Pennsylvania has had medical marijuana since 2016, and they’ve built a robust system of dispensaries. And over the past few months, Lieutenant Governor John Fetterman, backed by Governor Tom Wolf, has been making the case to fully legalize. According to industry site Cannabiswire, members of the state legislature are hoping to pass SB 350 — which would establish a legal market and expunge a number of cannabis-related convictions — by the end of the session on November 30th. “This bill will mean we won’t have to cut school funding, fire departments will still operate at the same capacity,” State Senator Sharif Street told the publication. “And other government programs that citizens rely on will keep aiding Pennsylvanians.” The hurdle? A Republican-led General Assembly, which will have to get on board.

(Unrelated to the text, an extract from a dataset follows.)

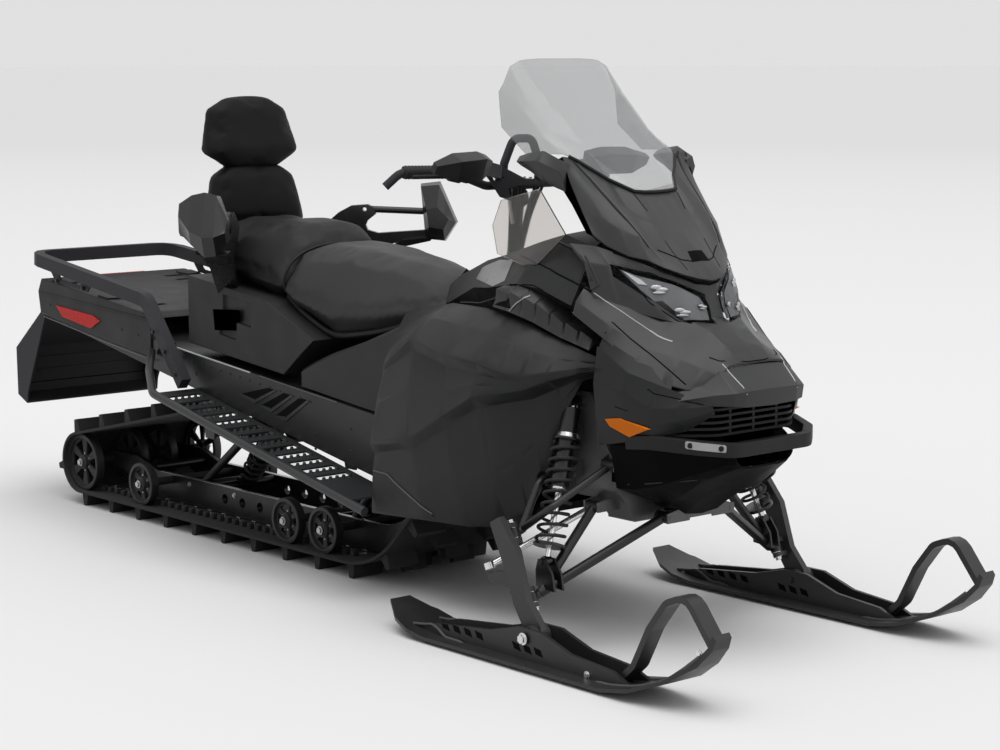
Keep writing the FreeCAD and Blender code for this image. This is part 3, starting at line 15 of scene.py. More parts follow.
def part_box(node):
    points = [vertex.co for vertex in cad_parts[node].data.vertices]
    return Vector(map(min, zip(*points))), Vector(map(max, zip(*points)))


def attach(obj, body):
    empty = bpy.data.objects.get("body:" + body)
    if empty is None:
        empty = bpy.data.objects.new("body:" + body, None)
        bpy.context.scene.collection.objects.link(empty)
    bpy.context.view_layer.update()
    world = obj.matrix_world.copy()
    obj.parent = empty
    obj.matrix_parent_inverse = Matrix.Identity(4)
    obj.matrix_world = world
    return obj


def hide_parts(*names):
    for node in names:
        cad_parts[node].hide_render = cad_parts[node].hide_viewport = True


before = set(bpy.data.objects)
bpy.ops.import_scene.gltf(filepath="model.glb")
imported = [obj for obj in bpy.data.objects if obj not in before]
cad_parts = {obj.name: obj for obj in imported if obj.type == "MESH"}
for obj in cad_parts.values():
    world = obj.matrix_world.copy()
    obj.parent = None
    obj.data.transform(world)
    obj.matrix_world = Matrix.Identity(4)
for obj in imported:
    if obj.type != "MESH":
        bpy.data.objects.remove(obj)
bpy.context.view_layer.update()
LOG = logging.getLogger("snowmobile")
CHASSIS = "chassis"
SIDES = ("right", "left")
SIGNS = (-1, 1)  # of X on the right side and on the left side
MERGE = 2e-5  # metres within which doubled corners are one
PRESS_REACH = 0.06  # metres off a surface from which a plate is pressed onto it
GRAIN_DEPTH = 0.0006
GLOSS_DRIFT = 0.06
Spot = Sequence[float]
Parts = tuple[bpy.types.Nodes, bpy.types.NodeLinks, bpy.types.Node]


def at(x: float, y: float, z: float) -> Vector:
    """A point given in millimetres, as the CAD source has it, in metres."""
    return Vector((x, y, z)) / 1000


def node_material(name: str) -> tuple[bpy.types.Material, Parts]:
    """A new material with its nodes.

    Args:
        name: Name of the material.

    Returns:
        The material, and its nodes, links and shader.
    """
    made = bpy.data.materials.new(name)
    made.use_nodes = True
    nodes = made.node_tree.nodes
    return made, (nodes, made.node_tree.links, nodes["Principled BSDF"])


def noise_over(nodes: bpy.types.Nodes, links: bpy.types.NodeLinks, place: bpy.types.NodeSocket, scale: float,
               detail: float) -> bpy.types.NodeSocket:
    """Noise over the object's own coordinates.

    Args:
        nodes: The material's nodes.
        links: The material's links.
        place: Where the coordinates come from.
        scale: Scale of the noise.
        detail: How many finer layers it has.

    Returns:
        The noise's value.
    """
    noise = nodes.new("ShaderNodeTexNoise")
    noise.inputs["Scale"].default_value = scale
    noise.inputs["Detail"].default_value = detail
    links.new(place, noise.inputs["Vector"])
    return noise.outputs["Fac"]


class Grain(Enum):
    """What a surface's fine relief looks like."""

    PLAIN = "plain"
    MOULDED = "moulded"
    VINYL = "vinyl"
    RUBBER = "rubber"
    BRUSHED = "brushed"
    POWDER = "powder"
    CAST = "cast"


@dataclass(frozen=True)
class Finish:
    """One opaque finish: its colour, gloss, relief and slow change of tone over the surface."""

    name: str
    colour: tuple[float, float, float]
    roughness: float = 0.5
    grain: Grain = Grain.MOULDED
    relief: float = 0.15
    metallic: float = 0.0
    coat: float = 0.0
    mottle: float = 0.12
    specular: float = 0.5
    glow: float = 0.0

    def material(self) -> bpy.types.Material:
        """Node material of this finish, made once.

        Returns:
            The material, shared by every piece with this finish.
        """
        found = bpy.data.materials.get(self.name)
        if found:
            return found
        made, (nodes, links, shader) = node_material(self.name)
        shader.inputs["Metallic"].default_value = self.metallic
        shader.inputs["Coat Weight"].default_value = self.coat
        shader.inputs["Coat Roughness"].default_value = 0.12
        shader.inputs["Specular IOR Level"].default_value = self.specular
        if self.glow:
            shader.inputs["Emission Color"].default_value = (*self.colour, 1)
            shader.inputs["Emission Strength"].default_value = self.glow
        place = nodes.new("ShaderNodeTexCoord").outputs["Object"]
        tone = noise_over(nodes, links, place, 3.5, 4.0)
        self._ramp(nodes, links, tone, shader.inputs["Base Color"])
        self._roughness(nodes, links, place, shader.inputs["Roughness"])
        self._relief(nodes, links, place, shader.inputs["Normal"])
        return made

    def _ramp(self, nodes: bpy.types.Nodes, links: bpy.types.NodeLinks, tone: bpy.types.NodeSocket,
              target: bpy.types.NodeSocket) -> None:
        """Colour that drifts a little to either side of the finish's own.

        Args:
            nodes: The material's nodes.
            links: The material's links.
            tone: Slow noise that the colour follows.
            target: The shader's socket that takes it.
        """
        ramp = nodes.new("ShaderNodeValToRGB")
        low, high = ramp.color_ramp.elements
        low.position, high.position = 0.3, 0.7
        low.color = (*(c * (1 - self.mottle) for c in self.colour), 1)
        high.color = (*(min(1, c * (1 + self.mottle)) for c in self.colour), 1)
        links.new(tone, ramp.inputs["Fac"])
        links.new(ramp.outputs["Color"], target)

    def _roughness(self, nodes: bpy.types.Nodes, links: bpy.types.NodeLinks, place: bpy.types.NodeSocket,
                   target: bpy.types.NodeSocket) -> None:
        """Roughness with the small changes of handled plastic, paint or metal.

        Args:
            nodes: The material's nodes.
            links: The material's links.
            place: Where the coordinates come from.
            target: The shader's socket that takes it.
        """
        spread = nodes.new("ShaderNodeMapRange")
        spread.inputs["From Min"].default_value = 0.3
        spread.inputs["From Max"].default_value = 0.7
        spread.inputs["To Min"].default_value = max(0.02, self.roughness - GLOSS_DRIFT)
        spread.inputs["To Max"].default_value = min(1.0, self.roughness + GLOSS_DRIFT)
        links.new(noise_over(nodes, links, place, 14.0, 5.0), spread.inputs["Value"])
        links.new(spread.outputs["Result"], target)

    def _relief(self, nodes: bpy.types.Nodes, links: bpy.types.NodeLinks, place: bpy.types.NodeSocket,
                target: bpy.types.NodeSocket) -> None:
        """Bump of the finish's grain.

        Args:
            nodes: The material's nodes.
            links: The material's links.
            place: Where the coordinates come from.
            target: The shader's socket that takes it.
        """
        if self.grain is Grain.PLAIN:
            return
        bump = nodes.new("ShaderNodeBump")
        bump.inputs["Strength"].default_value = self.relief
        bump.inputs["Distance"].default_value = GRAIN_DEPTH
        if self.grain in (Grain.VINYL, Grain.RUBBER):
            cells = nodes.new("ShaderNodeTexVoronoi")
            cells.inputs["Scale"].default_value = 420.0 if self.grain is Grain.VINYL else 240.0
            links.new(place, cells.inputs["Vector"])
            height = cells.outputs["Distance"]
        elif self.grain is Grain.BRUSHED:
            stretch = nodes.new("ShaderNodeMapping")
            stretch.inputs["Scale"].default_value = (30.0, 900.0, 900.0)
            links.new(place, stretch.inputs["Vector"])
            height = noise_over(nodes, links, stretch.outputs["Vector"], 1.0, 2.0)
        else:
            scale = {Grain.MOULDED: 650.0, Grain.POWDER: 380.0, Grain.CAST: 160.0}[self.grain]
            height = noise_over(nodes, links, place, scale, 3.0)
        links.new(height, bump.inputs["Height"])
        links.new(bump.outputs["Normal"], target)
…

New York is also expected to move quickly. There had been some movement on legalization in 2019, but Governor Andrew Cuomo — who has long been reticent when it comes to marijuana — put it on the back burner as soon as Covid-19 hit. Two weeks ago he discussed it again, asking the legislature to include a legalization measure in the January budget. The thought of all the “cross-border sales,” says Beals, could ensure this. “Currently, folks in Albany are keenly aware of this because a large number of purchasers in Western Massachusetts” — where recreational dispensaries are legal — “appear to be coming from upstate New York.” With legalization in New Jersey, the entire New York City metropolitan area will soon have access. Until then — just remember it’s not legal until January 1st, 2021.
Correction: This article previously stated that New Jersey has 12 licensed cannabis businesses, out of a total of 24 licenses available. It has been updated to clarify that there are 24 additional licenses that have not been awarded.